Examination of $L_1$ and $L_2$ shows that only $L_2$ contains words without $c$, and then only when $k=0$. But the words in $L_2$ with $k=0$ are those of the form $a^\ell b^\ell$ for $\ell\ge 0$, so $a^3b^2\notin L$.

On the other hand, $a^2b^2$ is in $L_2$ but not in $L_1$, so it can be derived only via the first step $S\Rightarrow A$. Moreover, $k$ must be $0$, so the next step must be $A\Rightarrow B$. Finally, the production $B\to aBb$ must be applied exactly twice, followed by $B\to\epsilon$. At each stage there is exactly one non-terminal symbol, so no other derivation is possible. That is, not only does $a^2b^2$ have only one leftmost derivation, it has only one derivation of any kind.
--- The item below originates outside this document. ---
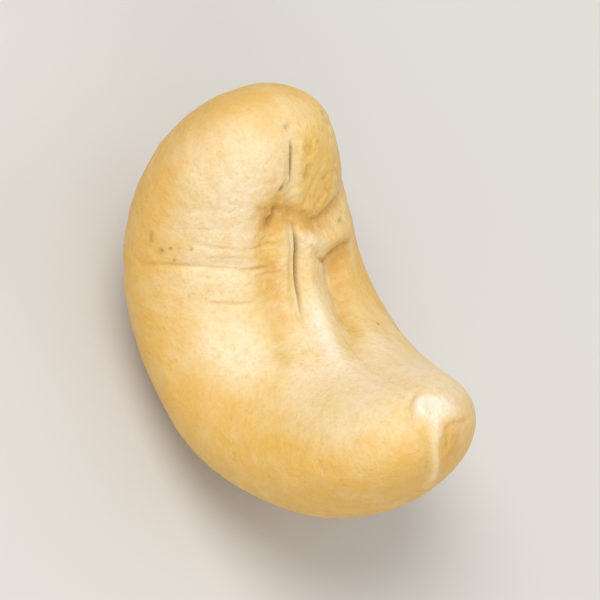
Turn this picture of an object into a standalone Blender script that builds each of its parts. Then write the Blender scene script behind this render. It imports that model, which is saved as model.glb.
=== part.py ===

The analysis used above to identify and describe $L_1$ and $L_2$ actually shows that each word of $L$ has a unique leftmost derivation: for both $L_1$ and $L_2$ I actually wrote down the unique leftmost derivations, though I did not go into detail for

$$C^k\Rightarrow^{m_1+1}b^{m_1}c^{m_1+1}C^{k-1}\Rightarrow^{m_2+1}\ldots\Rightarrow^{m_k+1}b^{m_1}c^{m_1+1}\ldots b^{m_k}c^{m_k+1}\;.$$

Thus, $G$ is not in fact an ambiguous grammar.